Still, filling this gap won’t be as challenging as one may think. Social Media tools have helped democratize data, giving people access to their own performance – how many Facebook likes their recent posts achieved, how many people have recently viewed their LinkedIn profile, and what is their Klout score, to name a few. This democratization has created a new class of data consumer. Those armed with enough passive experience with data, but very little knowledge of what is required to actually analyze it. This is often referred to as someone who is “too dangerous for their own good”; someone who has a little bit of knowledge and a good amount of power (or budget).

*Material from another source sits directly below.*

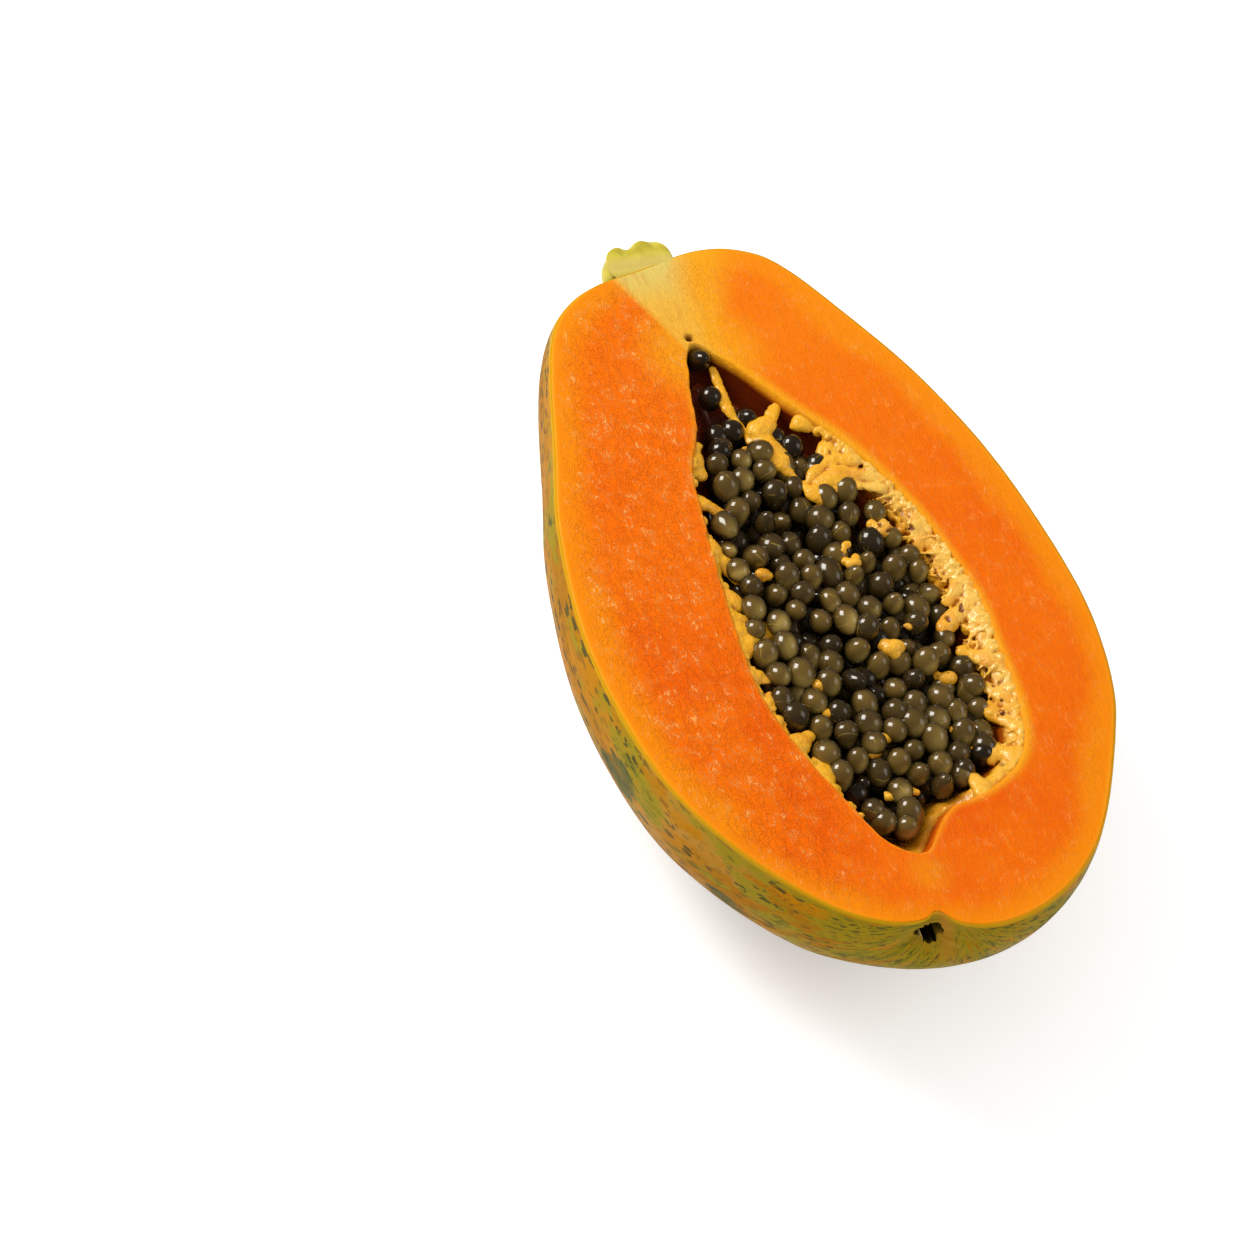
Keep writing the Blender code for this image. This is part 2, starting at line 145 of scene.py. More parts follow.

Getting the business side of the data equation trained will be a business critical activity to help companies, as data is a requirement in all job functions. This challenge won’t be solved in 2015, but we can start.
Data literacy starts with data consumption.
Getting the non-data community familiar and using data is the first step. Data and analysis are often trapped – trapped in presentations, spreadsheets and dashboards. The method on how various analysis were conducted are even more remote, often in the brain of the analyst or documented somewhere deep in the folders of a shared directory.
Surfacing data in ways that people can see and explore are incredibly helpful. Not in quarterly reports or press releases, but in the open, in workspaces, in meeting rooms where people can discuss and hypothesize what is happening.
There are some great examples of organizations helping to increase data literacy and consumption through installations and visualizations.
The Yale School of Management developed a three-story display installation to deliver insightful information and photography from students, staff and guest speakers.
If there is one needle to move, it is to start solving the data literacy challenge. Organizations who do so will benefit. At the very least, it will start new conversations around data. And hopefully it will drive more fact-based decision-making, which can‘t be all that bad.